Currently, there is no GPT2 model that was trained from scratch for Bengali on the hub. For this project, the goal is to create a strong language generation model for Bengali using GPT2 Model.
huggingface-cli repo create norwegian-gpt2
Next we clone the model repository to add the tokenizer and model files.
git clone https://huggingface.co/<your-username>/gpt2-bengali
To ensure that all tensorboard traces will be uploaded correctly, we need to track them. You can run the following command inside your model repo to do so.
cd gpt2-bengali
git lfs track "*tfevents*"
Great, we have set up our model repository. During training, we will automatically push the training logs and model weights to the repo.
Next, let's add a symbolic link to the run_clm_flax.py
.
export MODEL_DIR="./gpt2-bengali"
ln -s ~/transformers/examples/flax/language-modeling/run_clm_flax.py run_clm_flax.py
Next, we'll follow the same steps as above in Train tokenizer to train the tokenizer.
Next, we create the model's configuration file. This is as simple
as loading and storing **gpt2**
in the local model folder:
from transformers import GPT2Config
model_dir = "./gpt2-bengali" # ${MODEL_DIR}
config = GPT2Config.from_pretrained("gpt2", resid_pdrop=0.0, embd_pdrop=0.0, attn_pdrop=0.0)
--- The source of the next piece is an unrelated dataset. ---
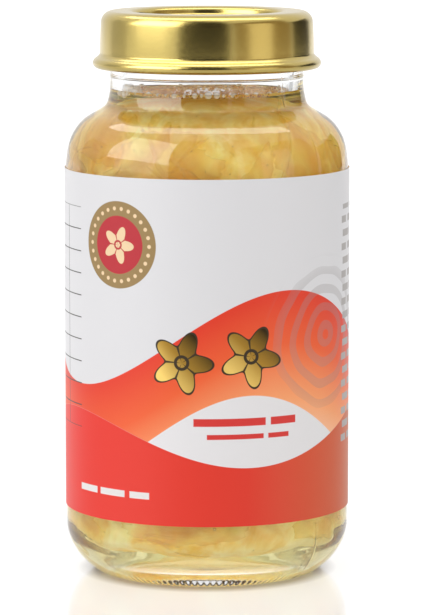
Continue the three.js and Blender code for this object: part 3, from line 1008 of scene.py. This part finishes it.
def hillLayers(tree, across, up):
    # everything below a sine, fading from red to peach downwards from its edge
    hill = artwork["hill"]
    wave = add(tree, "Math", {0: wavePhase(tree, across, hill)}, operation="SINE")
    crest = add(tree, "Math", {0: wave, 1: hill["rise"], 2: hill["middle"]}, operation="MULTIPLY_ADD")
    over = add(tree, "Math", {0: up, 1: crest}, operation="SUBTRACT")
    depth = add(tree, "Math", {0: over, 1: -hill["fade"]}, operation="DIVIDE")
    ramp = add(tree, "ValToRGB", {"Fac": depth})
    setStops(ramp, hill["colours"])
    return [(add(tree, "MapRange", {"Value": over, **sharp}), ramp)]


def swirlLayers(tree, place):
    # rings with a wander, printed thinly inside a soft disc
    swirl = artwork["swirl"]
    fromMiddle = add(tree, "VectorMath", {0: place, 1: swirl["at"]}, operation="SUBTRACT")
    rings = add(tree, "TexWave", {
        "Vector": fromMiddle, "Scale": turn / 20 / swirl["spacing"], "Distortion": 2.2, "Detail": 1.0,
        "Detail Scale": 0.35 * swirl["spacing"],
    }, out="Fac", wave_type="RINGS", rings_direction="SPHERICAL")
    line = add(tree, "MapRange", {"Value": rings, "From Min": 0.52, "From Max": 0.6, "To Max": 0.3})
    away = add(tree, "VectorMath", {0: fromMiddle}, out="Value", operation="LENGTH")
    disc = add(tree, "MapRange", {
        "Value": away, "From Min": swirl["radius"], "From Max": swirl["radius"] - swirl["soft"]})
    ink = add(tree, "Math", {0: line, 1: disc}, operation="MULTIPLY")
    return [(ink, linear(swirl["colour"]))]


def shoreLayers(tree, across, up):
    # a pale mist whose depth swells and ends, over a red shore
    mist, shore = artwork["mist"], artwork["shore"]
    swell = add(tree, "Math", {0: wavePhase(tree, across, mist)}, operation="COSINE")
    line = add(tree, "Math", {0: swell, 1: -mist["rise"], 2: mist["low"]}, operation="MULTIPLY_ADD")
    overShore = add(tree, "Math", {0: up, 1: line}, operation="SUBTRACT")
    swelling = add(tree, "Math", {0: swell, 1: 0.0}, operation="MAXIMUM")
    band = add(tree, "Math", {0: swelling, 1: mist["depth"]}, operation="MULTIPLY")
    overMist = add(tree, "Math", {0: overShore, 1: band}, operation="SUBTRACT")
    way = add(tree, "MapRange", {"Value": across, "From Min": shore["left"], "From Max": shore["right"]})
    ramp = add(tree, "ValToRGB", {"Fac": way})
    setStops(ramp, shore["colours"])
    return [(add(tree, "MapRange", {"Value": overMist, **sharp}), linear(mist["colour"])),
            (add(tree, "MapRange", {"Value": overShore, **sharp}), ramp)]


def insideBox(tree, place, at, half):
    # ink inside a box: the larger of the distances past its sides is below zero
    fold = add(tree, "VectorMath", {0: place, 1: at}, operation="SUBTRACT")
    fold = add(tree, "VectorMath", {0: fold}, operation="ABSOLUTE")
    fold = add(tree, "VectorMath", {0: fold, 1: half}, operation="SUBTRACT")
    sides = add(tree, "SeparateXYZ", {"Vector": fold}).node.outputs
    past = add(tree, "Math", {0: sides["X"], 1: sides["Y"]}, operation="MAXIMUM")
    return add(tree, "MapRange", {"Value": past, **sharp})


def barLayers(tree, place):
    # plain bars, ruled grids and rows of short bars, where a pack would have words
    layers = [(insideBox(tree, place, at, half), linear(colour)) for at, half, colour in artwork["bars"]]
    for kind in ("grids", "rows"):
        for at, half, (width, height, gap, offset), colour in artwork[kind]:
            corner = add(tree, "VectorMath", {0: place, 1: at}, operation="SUBTRACT")
            corner = add(tree, "VectorMath", {0: corner, 1: half}, operation="ADD")
            line = add(tree, "TexBrick", {
                "Vector": corner, "Scale": 1.0, "Mortar Size": gap / 2, "Mortar Smooth": 0.1,
                "Brick Width": width, "Row Height": height}, out="Fac", offset=offset)
            if kind == "rows":
                line = add(tree, "Math", {0: 1.0, 1: line}, operation="SUBTRACT")
            inside = insideBox(tree, place, at, half)
            ink = add(tree, "Math", {0: inside, 1: line}, operation="MULTIPLY")
            layers.append((ink, linear(colour)))
    return layers


def polar(tree, place, at):
    # distance and bearing from a point, and the two sides
    offset = add(tree, "VectorMath", {0: place, 1: at}, operation="SUBTRACT")
    away = add(tree, "VectorMath", {0: offset}, out="Value", operation="LENGTH")
    sides = add(tree, "SeparateXYZ", {"Vector": offset}).node.outputs
    bearing = add(tree, "Math", {0: sides["Y"], 1: sides["X"]}, operation="ARCTAN2")
    return away, bearing, sides


def blossomInk(tree, away, bearing, size, lean):
    # five petals: the outline's radius swings with the cosine of five times the bearing. A
    # ring round the heart and a line between the petals stay bare. Also how far past the
    # outline a point is
    petals = add(tree, "Math", {0: bearing, 1: 5.0, 2: lean}, operation="MULTIPLY_ADD")
    petals = add(tree, "Math", {0: petals}, operation="COSINE")
    outline = add(tree, "Math", {0: petals, 1: 0.24 * size, 2: 0.74 * size}, operation="MULTIPLY_ADD")
    beyond = add(tree, "Math", {0: away, 1: outline}, operation="SUBTRACT")
    heart = add(tree, "Math", {0: away, 1: 0.2 * size}, operation="SUBTRACT")
    heart = add(tree, "Math", {0: heart}, operation="ABSOLUTE")
    heart = add(tree, "Math", {0: heart, 1: -1.0, 2: 0.05 * size}, operation="MULTIPLY_ADD")
    rib = add(tree, "Math", {0: petals, 1: -1.0, 2: -0.93}, operation="MULTIPLY_ADD")
    shape = add(tree, "Math", {0: beyond, 1: heart}, operation="MAXIMUM")
    shape = add(tree, "Math", {0: shape, 1: rib}, operation="MAXIMUM")
    return add(tree, "MapRange", {"Value": shape, **sharp}), beyond


def sealLayers(tree, place):
    # a gold rim with a ring of cream beads, round a red field with a cream blossom
    seal = artwork["seal"]
    away, bearing, sides = polar(tree, place, seal["at"])
    middle = (seal["rim"] + seal["field"]) / 2
    fromBead = add(tree, "Math", {0: bearing, 1: math.pi / seal["beads"]}, operation="PINGPONG")
    along = add(tree, "Math", {0: fromBead, 1: middle}, operation="MULTIPLY")
    off = add(tree, "Math", {0: away, 1: middle}, operation="SUBTRACT")
    toBead = add(tree, "CombineXYZ", {"X": along, "Y": off})
    toBead = add(tree, "VectorMath", {0: toBead}, out="Value", operation="LENGTH")
    layers = []
    for distance, radius, colour in (
            (away, "rim", "gold"), (away, "field", "red"), (toBead, "bead", "cream")):
        past = add(tree, "Math", {0: distance, 1: seal[radius]}, operation="SUBTRACT")
        layers.append((add(tree, "MapRange", {"Value": past, **sharp}), linear(seal[colour])))
    ink, beyond = blossomInk(tree, away, bearing, seal["blossom"], seal["lean"])
    return layers + [(ink, linear(seal["cream"]))]


def foilLayers(tree, place):
    # each gold blossom: its dark edge, and then the foil, coloured light to dark across the blossom as a
    # painted sheen
    layers = []
    for at, size, lean in artwork["blossoms"]:
        away, bearing, sides = polar(tree, place, at)
        ink, beyond = blossomInk(tree, away, bearing, size, lean)
        edge = add(tree, "MapRange", {"Value": beyond, "From Min": 0.45, "From Max": 0.35})
        # painted sheen: light at the blossom's lower left, dark at its upper right
        paintedSheen = add(tree, "Math", {0: sides["X"], 1: sides["Y"]}, operation="ADD")
        paintedSheen = add(tree, "MapRange", {"Value": paintedSheen, "From Min": -6.0, "From Max": 7.0})
        ramp = add(tree, "ValToRGB", {"Fac": paintedSheen})
        setStops(ramp, artwork["foil"])
        layers += [(edge, linear(artwork["foilEdge"])), (ink, ramp)]
    return layers


def printLabel(tree):
    # all layers on the paper's own colour, and what share of it is foil
    place = add(tree, "UVMap", {}, uv_map="printMm")
    sides = add(tree, "SeparateXYZ", {"Vector": place}).node.outputs
    across, up = sides["X"], sides["Y"]
    layers = hillLayers(tree, across, up) + swirlLayers(tree, place) + shoreLayers(tree, across, up)
    layers += barLayers(tree, place) + sealLayers(tree, place)
    foilOnes = foilLayers(tree, place)
    paint = linear(artwork["paper"])
    for ink, colour in layers + foilOnes:
        paint = add(tree, "Mix", {"Factor": ink, "A": paint, "B": colour}, out="Result", data_type="RGBA")
    foil = 0.0
    for ink, colour in foilOnes[1::2]:
        foil = add(tree, "Math", {0: foil, 1: ink}, operation="MAXIMUM")
    return paint, foil


coatedPaper, tree, shader = newMaterial("printed coated paper", {
    # offset print on coated paper: a satin ground, and hot-stamped foil that is brighter
    "Roughness": 0.42, "Specular IOR Level": 0.35,
})
paint, foil = printLabel(tree)
tree.links.new(paint, shader.inputs["Base Color"])
shine = add(tree, "MapRange", {"Value": foil, "To Max": 0.65})
tree.links.new(shine, shader.inputs["Metallic"])
satin = add(tree, "MapRange", {"Value": foil, "To Min": 0.42, "To Max": 0.3})
tree.links.new(satin, shader.inputs["Roughness"])

# the glued side: a dull cream
paperBack = newMaterial("uncoated paper back", {"Base Color": linear("#f6f0e2"), "Roughness": 0.8})[0]
labelStrip = makeLabel(coatedPaper, paperBack)
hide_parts("label")
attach(labelStrip, "jar")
config.save_pretrained(model_dir)
Next we can run the example script to pretrain the model:
./run_clm_flax.py \
--output_dir="${MODEL_DIR}" \
--model_type="gpt2" \
--config_name="${MODEL_DIR}" \
--tokenizer_name="${MODEL_DIR}" \
--dataset_name="mc4" \
--dataset_config_name="bn" \
--do_train --do_eval \
--block_size="512" \
--per_device_train_batch_size="64" \
--per_device_eval_batch_size="64" \
--learning_rate="5e-3" --warmup_steps="1000" \
--adam_beta1="0.9" --adam_beta2="0.98" --weight_decay="0.01" \
--overwrite_output_dir \
--num_train_epochs="20" \
--logging_steps="500" \
--save_steps="2500" \
--eval_steps="2500" \
--push_to_hub